There’s More to Life than Money: Exploring the Levels/Growth Paradox in Income and Health is forthcoming in the Journal of International Development.  It discusses historical and recent cross-country evidence relating income to measures of health.  After a review of the literature on income and the quality of life, the paper looks at long-term historical evidence on the link between income change and health indicators.  Using data on life expectancy, infant mortality and income for a small subset of largely wealthy countries over the 1913-1999 period, the paper examines correlations between income and health at period start and end as well as using the growth of the variables.  Using a larger set of data over the period 1975-2000, the paper repeats these tests, as well as looking for any evidence of a larger impact of income when entered in conjunction with other potential determinants of quality of life improvement, when different data is used or the sample is split.  Results suggest a strong cross-country link between income and health and considerable evidence of global improvements over time, but a comparatively weak relationship between improvements in income and improvements in health, even over the very long term.  The paper discusses a model based on technology and institutions that might account for such results as well as some preliminary evidence in favor of such a model.

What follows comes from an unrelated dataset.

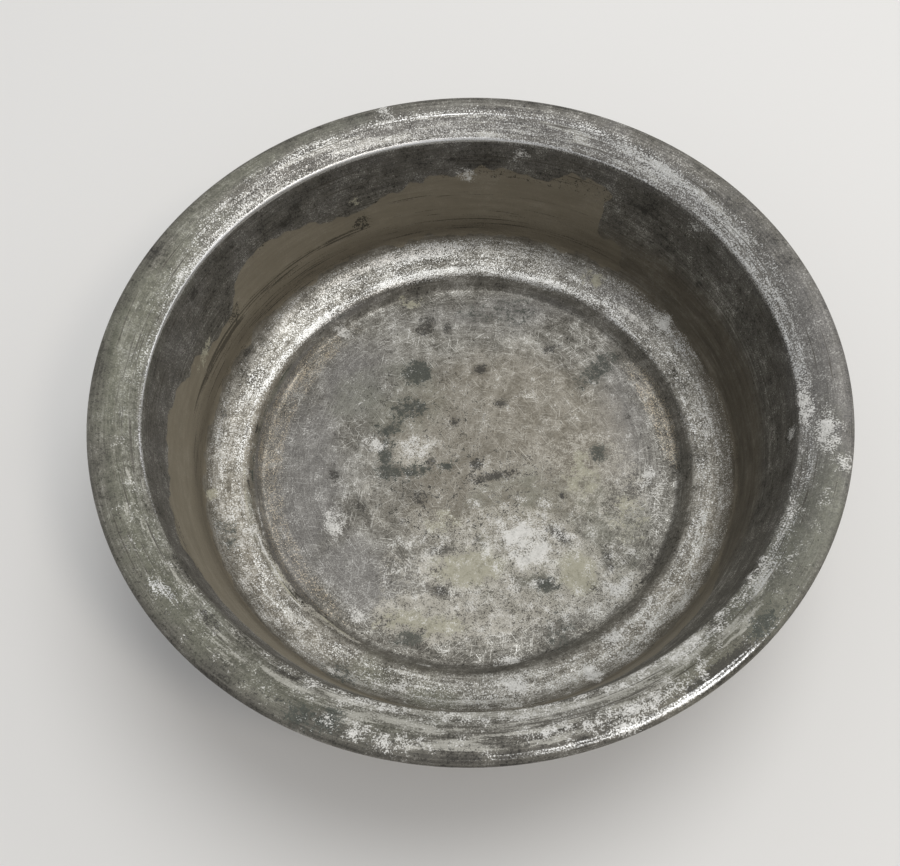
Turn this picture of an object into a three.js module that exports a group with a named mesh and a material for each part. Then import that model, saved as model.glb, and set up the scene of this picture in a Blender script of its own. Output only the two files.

The Global Expansion of Primary Education

The Global Expansion of Primary Education is an unpublished short paper.  In 1830, near-universal primary education was limited to a few states in the United States, and the great majority of the World’s children received no formal education at all. By 1870, somewhere between 12 and 23 percent of the World’s children aged 5-14 were enrolled in a school, and by 1950 this figure had increased to 47 percent. By 2002, global net primary enrollment was around 87 percent, with a gross enrollment ratio of around 100 percent. For countries in Western Europe and Western offshoots including the US and Canada, the period of rapid growth began as early as the 1800s, while for much of the rest of the World, it would take at least another 100-150 years to see the takeoff towards universal primary education. This paper discusses the timing and speed of the transition around the World and discusses the causal mechanisms behind the growth to global ubiquity of basic education.

Is Anywhere Stuck in a Malthusian Trap?

Is Anywhere Stuck in a Malthusian Trap? is an unpublished short paper.  The key features of the Malthusian model are that (i) income determines population growth, with rising wages increasing survival rates and (ii) there is a vital factor of production (land) which is fixed, implying decreased returns to scale for all other factors. The equilibrium state in such a model is a population living on subsistence incomes. The analysis in this paper suggests that (i) the link between income and population growth is (almost) everywhere broken and (ii) there is little evidence of declining returns to scale because of constraints imposed by land carrying capacity at the macro level anywhere. Population dynamics are being driven by non-income factors in a manner that is reducing population growth rates everywhere. At the same time, output is increasing everywhere, in a manner inconsistent with significantly declining returns to scale based on land being a vital factor of production.

Putting Life Back into Miracles

Putting Life Back into Miracles is an unpublished short paper.  If you type "Middle East Miracle" into Google, you get a paltry 151 hits, compared to 29,000 for "East Asian Miracle." And yet despite a grim economic performance, between 1962 and 2002 life expectancy in the Middle East and North Africa increased from around 48 years to 69 years –the strongest growth in any region's health in history. It might, then, be worth questioning the assumption that economic growth is the only development grail we need quest after, and examining a wider range of miracles (and tragedies) might help uncover a range of different causal factors for success in a broader development effort.

Were People in the Past Poor and Miserable?

Were People in the Past Poor and Miserable? was published in Kyklos 59, 2, 2006.  Standard economic theory would suggest close linkages between income, broader measures of the quality of life and ‘utility’. When we look at broader measures of objective and subjective wellbeing in both rich and poor countries today, however, the relationship to absolute income is perhaps surprisingly weak. Turning to the past, there is plentiful evidence that people in the past were nearly all absolutely poor and broadly worse off according to other objective quality of life measures, less evidence that these two were intimately linked, even less that everyone was miserable, and less again that those who did feel miserable felt so because they were absolutely poor.

Why Are We Worried About Income?

Why Are We Worried About Income? Everything That Matters is Converging was published in World Development 33, 1, 2005.  Convergence of national GDP/capita numbers is a common, but narrow, measure of global success or failure in development. This paper takes a broader range of quality of life variables covering health, education, rights and infrastructure and examines if they are converging across countries. It finds that these measures are converging as a rule and (where we have data) that they have been converging for some time. The paper turns to a discussion of what might be driving convergence in quality of life even as incomes diverge, and what this might mean for the donor community.

It was reviewed by Todd Moss in a piece in Foreign Policy, and recieved some attention from bloggers as well as a newspaper in Hawaii.